● **Available data**
----------------

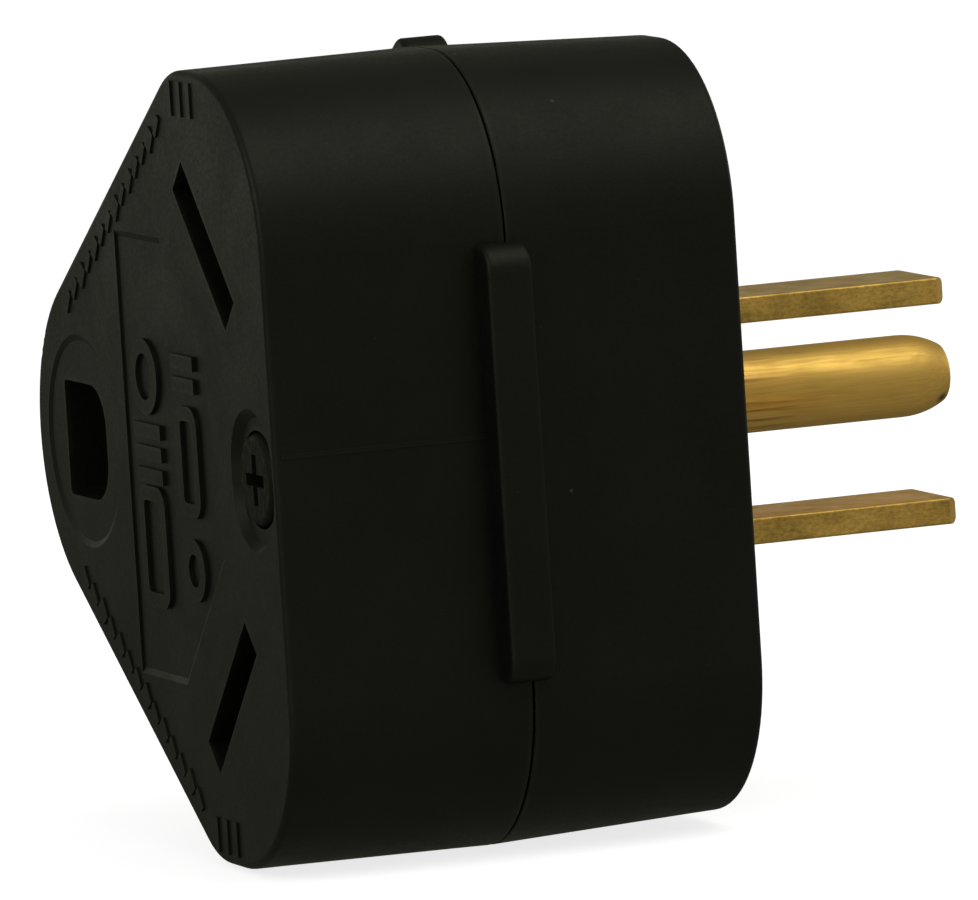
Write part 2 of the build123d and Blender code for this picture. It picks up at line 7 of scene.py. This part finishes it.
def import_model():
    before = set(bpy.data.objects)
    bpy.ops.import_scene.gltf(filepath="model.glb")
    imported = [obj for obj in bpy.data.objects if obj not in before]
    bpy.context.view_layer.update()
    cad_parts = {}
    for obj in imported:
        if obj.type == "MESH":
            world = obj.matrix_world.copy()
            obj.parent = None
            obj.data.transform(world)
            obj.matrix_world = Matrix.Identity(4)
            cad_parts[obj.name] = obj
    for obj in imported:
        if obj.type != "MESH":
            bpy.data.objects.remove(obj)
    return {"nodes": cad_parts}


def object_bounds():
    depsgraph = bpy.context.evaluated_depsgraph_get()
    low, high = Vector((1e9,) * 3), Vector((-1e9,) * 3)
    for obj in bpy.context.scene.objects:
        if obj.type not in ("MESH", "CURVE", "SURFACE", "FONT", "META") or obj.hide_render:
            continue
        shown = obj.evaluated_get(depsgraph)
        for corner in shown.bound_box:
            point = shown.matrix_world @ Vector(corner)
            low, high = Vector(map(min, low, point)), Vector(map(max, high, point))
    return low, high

----------------

● **Requirement**
Write out the whole listing exactly.

● **Right answer**
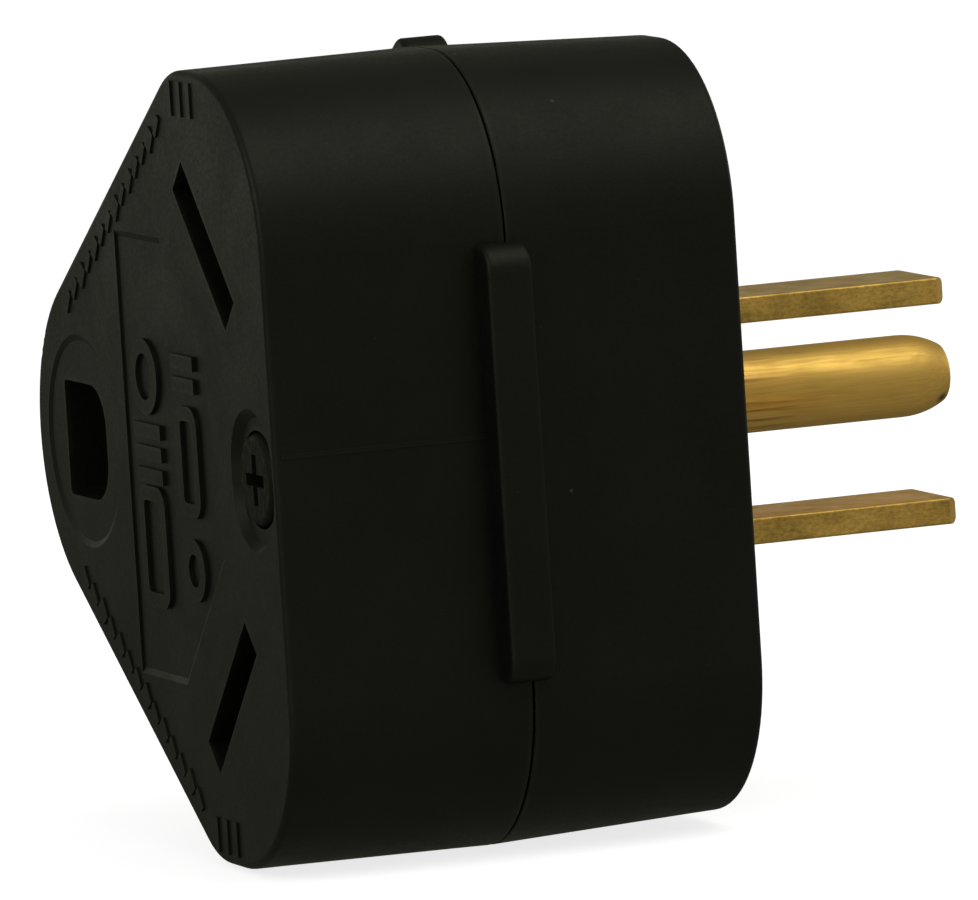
Write part 2 of the build123d and Blender code for this picture. It picks up at line 7 of scene.py. This part finishes it.
def import_model():
    before = set(bpy.data.objects)
    bpy.ops.import_scene.gltf(filepath="model.glb")
    imported = [obj for obj in bpy.data.objects if obj not in before]
    bpy.context.view_layer.update()
    cad_parts = {}
    for obj in imported:
        if obj.type == "MESH":
            world = obj.matrix_world.copy()
            obj.parent = None
            obj.data.transform(world)
            obj.matrix_world = Matrix.Identity(4)
            cad_parts[obj.name] = obj
    for obj in imported:
        if obj.type != "MESH":
            bpy.data.objects.remove(obj)
    return {"nodes": cad_parts}


def object_bounds():
    depsgraph = bpy.context.evaluated_depsgraph_get()
    low, high = Vector((1e9,) * 3), Vector((-1e9,) * 3)
    for obj in bpy.context.scene.objects:
        if obj.type not in ("MESH", "CURVE", "SURFACE", "FONT", "META") or obj.hide_render:
            continue
        shown = obj.evaluated_get(depsgraph)
        for corner in shown.bound_box:
            point = shown.matrix_world @ Vector(corner)
            low, high = Vector(map(min, low, point)), Vector(map(max, high, point))
    return low, high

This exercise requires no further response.